§ **Task to complete**
Write out the whole listing again, exactly as given.

§ **Data provided**

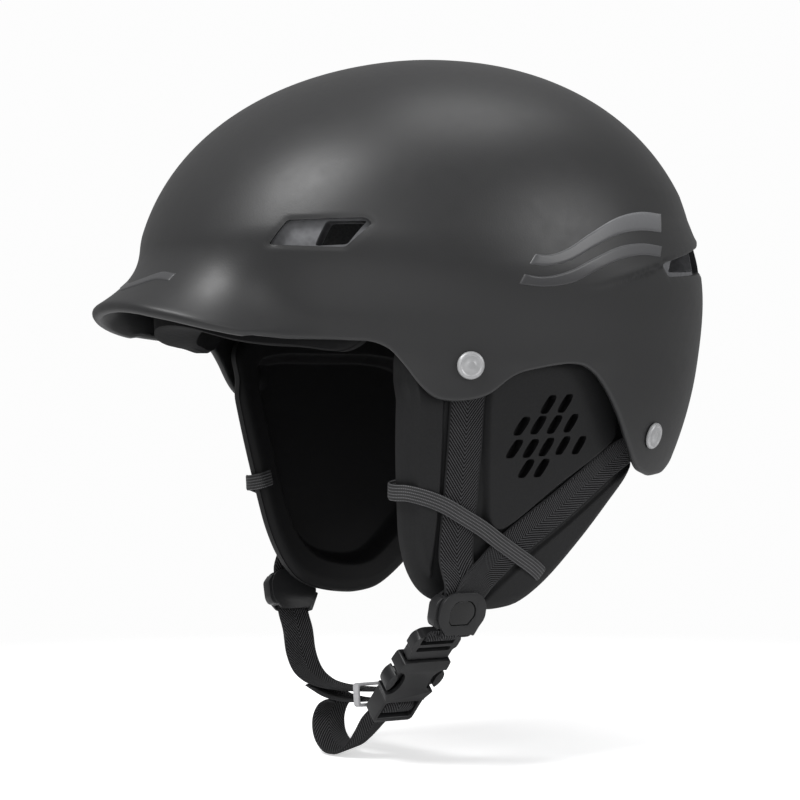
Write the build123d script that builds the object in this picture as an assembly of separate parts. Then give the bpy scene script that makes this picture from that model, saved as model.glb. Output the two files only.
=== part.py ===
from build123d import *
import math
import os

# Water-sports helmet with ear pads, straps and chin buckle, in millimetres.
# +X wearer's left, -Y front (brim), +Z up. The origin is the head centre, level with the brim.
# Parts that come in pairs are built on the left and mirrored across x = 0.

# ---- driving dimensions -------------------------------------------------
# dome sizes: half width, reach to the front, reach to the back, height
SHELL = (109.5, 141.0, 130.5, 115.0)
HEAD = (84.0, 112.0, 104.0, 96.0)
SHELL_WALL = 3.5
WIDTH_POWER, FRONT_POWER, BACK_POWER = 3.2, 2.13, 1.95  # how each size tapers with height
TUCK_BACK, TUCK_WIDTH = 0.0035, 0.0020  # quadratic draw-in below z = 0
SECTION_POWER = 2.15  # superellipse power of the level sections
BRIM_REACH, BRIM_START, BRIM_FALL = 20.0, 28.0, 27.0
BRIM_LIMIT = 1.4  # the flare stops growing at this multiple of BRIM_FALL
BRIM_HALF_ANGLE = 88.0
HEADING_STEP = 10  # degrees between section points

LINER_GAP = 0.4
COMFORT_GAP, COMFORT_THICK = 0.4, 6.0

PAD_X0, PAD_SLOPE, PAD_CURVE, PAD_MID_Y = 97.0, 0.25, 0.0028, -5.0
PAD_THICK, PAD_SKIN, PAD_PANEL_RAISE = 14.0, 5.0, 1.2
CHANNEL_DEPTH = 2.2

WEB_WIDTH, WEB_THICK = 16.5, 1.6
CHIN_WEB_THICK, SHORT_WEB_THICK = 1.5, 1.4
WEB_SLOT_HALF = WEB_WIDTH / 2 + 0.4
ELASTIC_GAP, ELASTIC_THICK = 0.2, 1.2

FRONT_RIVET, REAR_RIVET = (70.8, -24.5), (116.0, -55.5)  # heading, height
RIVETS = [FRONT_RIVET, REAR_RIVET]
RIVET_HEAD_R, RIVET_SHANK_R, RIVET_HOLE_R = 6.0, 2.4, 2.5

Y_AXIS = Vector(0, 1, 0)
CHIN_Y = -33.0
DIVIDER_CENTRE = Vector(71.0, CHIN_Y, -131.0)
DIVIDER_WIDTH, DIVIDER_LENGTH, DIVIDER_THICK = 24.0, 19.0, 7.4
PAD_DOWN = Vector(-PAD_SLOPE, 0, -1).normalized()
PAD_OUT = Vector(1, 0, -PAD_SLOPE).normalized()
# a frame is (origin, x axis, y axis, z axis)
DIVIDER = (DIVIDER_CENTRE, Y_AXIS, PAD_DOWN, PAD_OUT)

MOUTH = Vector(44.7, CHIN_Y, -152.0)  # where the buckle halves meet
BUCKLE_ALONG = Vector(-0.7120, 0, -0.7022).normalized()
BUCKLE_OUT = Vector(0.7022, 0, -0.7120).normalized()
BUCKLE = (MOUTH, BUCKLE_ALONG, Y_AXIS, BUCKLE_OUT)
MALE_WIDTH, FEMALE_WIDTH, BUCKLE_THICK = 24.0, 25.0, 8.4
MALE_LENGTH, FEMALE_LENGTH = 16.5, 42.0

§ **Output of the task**
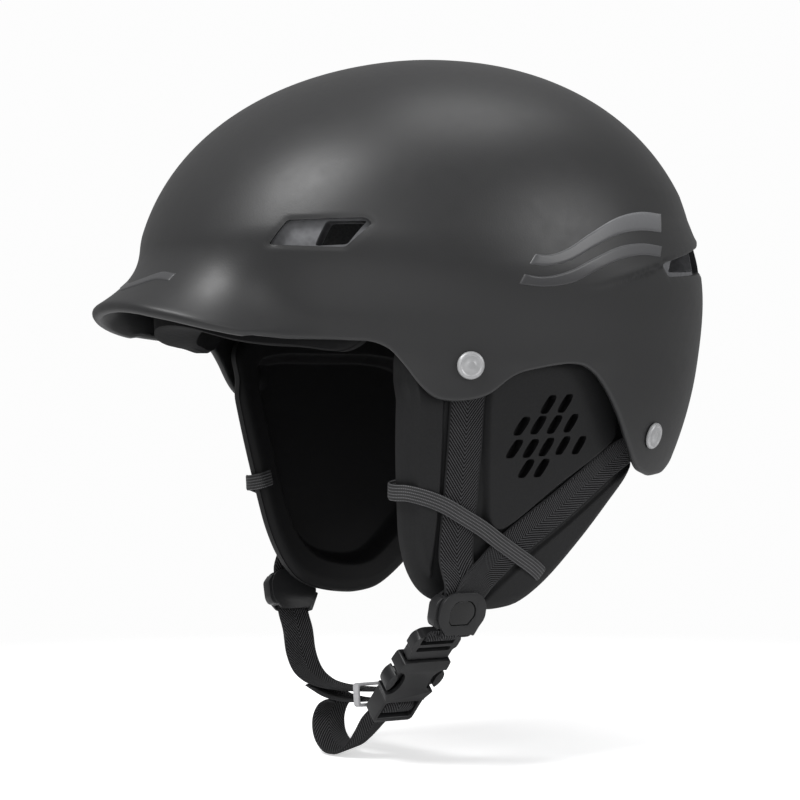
Write the build123d script that builds the object in this picture as an assembly of separate parts. Then give the bpy scene script that makes this picture from that model, saved as model.glb. Output the two files only.
=== part.py ===
from build123d import *
import math
import os

# Water-sports helmet with ear pads, straps and chin buckle, in millimetres.
# +X wearer's left, -Y front (brim), +Z up. The origin is the head centre, level with the brim.
# Parts that come in pairs are built on the left and mirrored across x = 0.

# ---- driving dimensions -------------------------------------------------
# dome sizes: half width, reach to the front, reach to the back, height
SHELL = (109.5, 141.0, 130.5, 115.0)
HEAD = (84.0, 112.0, 104.0, 96.0)
SHELL_WALL = 3.5
WIDTH_POWER, FRONT_POWER, BACK_POWER = 3.2, 2.13, 1.95  # how each size tapers with height
TUCK_BACK, TUCK_WIDTH = 0.0035, 0.0020  # quadratic draw-in below z = 0
SECTION_POWER = 2.15  # superellipse power of the level sections
BRIM_REACH, BRIM_START, BRIM_FALL = 20.0, 28.0, 27.0
BRIM_LIMIT = 1.4  # the flare stops growing at this multiple of BRIM_FALL
BRIM_HALF_ANGLE = 88.0
HEADING_STEP = 10  # degrees between section points

LINER_GAP = 0.4
COMFORT_GAP, COMFORT_THICK = 0.4, 6.0

PAD_X0, PAD_SLOPE, PAD_CURVE, PAD_MID_Y = 97.0, 0.25, 0.0028, -5.0
PAD_THICK, PAD_SKIN, PAD_PANEL_RAISE = 14.0, 5.0, 1.2
CHANNEL_DEPTH = 2.2

WEB_WIDTH, WEB_THICK = 16.5, 1.6
CHIN_WEB_THICK, SHORT_WEB_THICK = 1.5, 1.4
WEB_SLOT_HALF = WEB_WIDTH / 2 + 0.4
ELASTIC_GAP, ELASTIC_THICK = 0.2, 1.2

FRONT_RIVET, REAR_RIVET = (70.8, -24.5), (116.0, -55.5)  # heading, height
RIVETS = [FRONT_RIVET, REAR_RIVET]
RIVET_HEAD_R, RIVET_SHANK_R, RIVET_HOLE_R = 6.0, 2.4, 2.5

Y_AXIS = Vector(0, 1, 0)
CHIN_Y = -33.0
DIVIDER_CENTRE = Vector(71.0, CHIN_Y, -131.0)
DIVIDER_WIDTH, DIVIDER_LENGTH, DIVIDER_THICK = 24.0, 19.0, 7.4
PAD_DOWN = Vector(-PAD_SLOPE, 0, -1).normalized()
PAD_OUT = Vector(1, 0, -PAD_SLOPE).normalized()
# a frame is (origin, x axis, y axis, z axis)
DIVIDER = (DIVIDER_CENTRE, Y_AXIS, PAD_DOWN, PAD_OUT)

MOUTH = Vector(44.7, CHIN_Y, -152.0)  # where the buckle halves meet
BUCKLE_ALONG = Vector(-0.7120, 0, -0.7022).normalized()
BUCKLE_OUT = Vector(0.7022, 0, -0.7120).normalized()
BUCKLE = (MOUTH, BUCKLE_ALONG, Y_AXIS, BUCKLE_OUT)
MALE_WIDTH, FEMALE_WIDTH, BUCKLE_THICK = 24.0, 25.0, 8.4
MALE_LENGTH, FEMALE_LENGTH = 16.5, 42.0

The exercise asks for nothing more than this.